## What you should do
Write out all the data again, exactly as it stands.

## Data extract
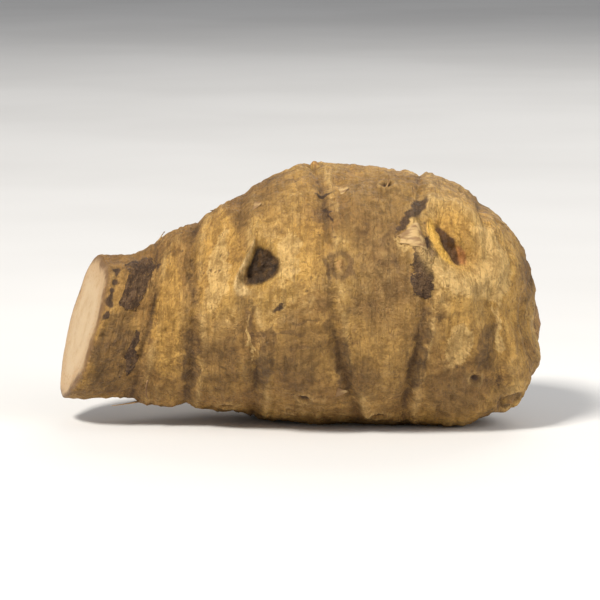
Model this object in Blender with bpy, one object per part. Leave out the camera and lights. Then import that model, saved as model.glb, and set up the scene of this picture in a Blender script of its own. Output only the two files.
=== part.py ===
"""A jerusalem artichoke tuber, lying on its side.

The tuber is a swollen underground stem that grew as one piece, so it is one solid. A round body is
turned about the X axis, from the flat cut across its neck at -X to its domed tip at +X. Its surface
is then raised and sunk by formulas for the scars of its nodes, its eyes, its side knob and its lumps,
and the whole is slanted at the cut, bent along its length and given a small flat spot to rest on.

Units are metres. +Z is up, and the origin is below the middle of the tuber, on the surface it rests on.
Angles round the body are in degrees, start at its front, the -Y side, and rise over its top.
"""

import math
from typing import NamedTuple

import bmesh
import bpy
import numpy as np

MM = 0.001

# Driving dimensions of the turned body, along X from the cut to the tip.
CUT_X = -26.4 * MM
TIP_X = 28.5 * MM
NECK_RADIUS = 8.2 * MM
BELLY_RADIUS = 15.6 * MM
NECK_END_X = -22.5 * MM  # the neck starts to widen here
BELLY_X = 3.0 * MM  # the belly is full from here
DOME_X = 8.5 * MM  # the belly starts to close to the domed tip here
DOME_FULLNESS = 2.4  # 2 is an ellipse, and more makes the dome blunter
RIM_RADIUS = 0.6 * MM  # the rounding between the cut and the skin
DEPTH_SHARE = 0.97  # front to back, as a share of the height

# The slant of the cut across the neck, and how far along the neck it fades out.
CUT_LEAN_SIDE = -0.25
CUT_LEAN_UP = 0.3
CUT_LEAN_REACH = 14.0 * MM

# The line through the middle of the body: lower at the neck and at the tip than at the belly.
NECK_DROP = 3.3 * MM
TIP_DROP = 3.4 * MM
NECK_SWING = -1.5 * MM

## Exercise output
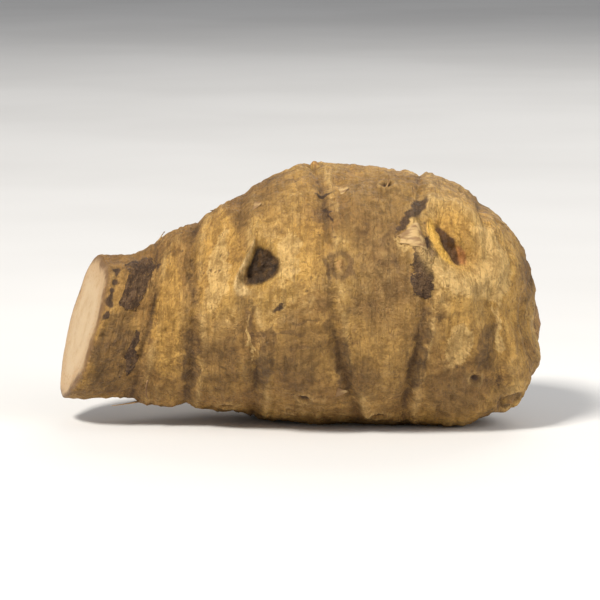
Model this object in Blender with bpy, one object per part. Leave out the camera and lights. Then import that model, saved as model.glb, and set up the scene of this picture in a Blender script of its own. Output only the two files.
=== part.py ===
"""A jerusalem artichoke tuber, lying on its side.

The tuber is a swollen underground stem that grew as one piece, so it is one solid. A round body is
turned about the X axis, from the flat cut across its neck at -X to its domed tip at +X. Its surface
is then raised and sunk by formulas for the scars of its nodes, its eyes, its side knob and its lumps,
and the whole is slanted at the cut, bent along its length and given a small flat spot to rest on.

Units are metres. +Z is up, and the origin is below the middle of the tuber, on the surface it rests on.
Angles round the body are in degrees, start at its front, the -Y side, and rise over its top.
"""

import math
from typing import NamedTuple

import bmesh
import bpy
import numpy as np

MM = 0.001

# Driving dimensions of the turned body, along X from the cut to the tip.
CUT_X = -26.4 * MM
TIP_X = 28.5 * MM
NECK_RADIUS = 8.2 * MM
BELLY_RADIUS = 15.6 * MM
NECK_END_X = -22.5 * MM  # the neck starts to widen here
BELLY_X = 3.0 * MM  # the belly is full from here
DOME_X = 8.5 * MM  # the belly starts to close to the domed tip here
DOME_FULLNESS = 2.4  # 2 is an ellipse, and more makes the dome blunter
RIM_RADIUS = 0.6 * MM  # the rounding between the cut and the skin
DEPTH_SHARE = 0.97  # front to back, as a share of the height

# The slant of the cut across the neck, and how far along the neck it fades out.
CUT_LEAN_SIDE = -0.25
CUT_LEAN_UP = 0.3
CUT_LEAN_REACH = 14.0 * MM

# The line through the middle of the body: lower at the neck and at the tip than at the belly.
NECK_DROP = 3.3 * MM
TIP_DROP = 3.4 * MM
NECK_SWING = -1.5 * MM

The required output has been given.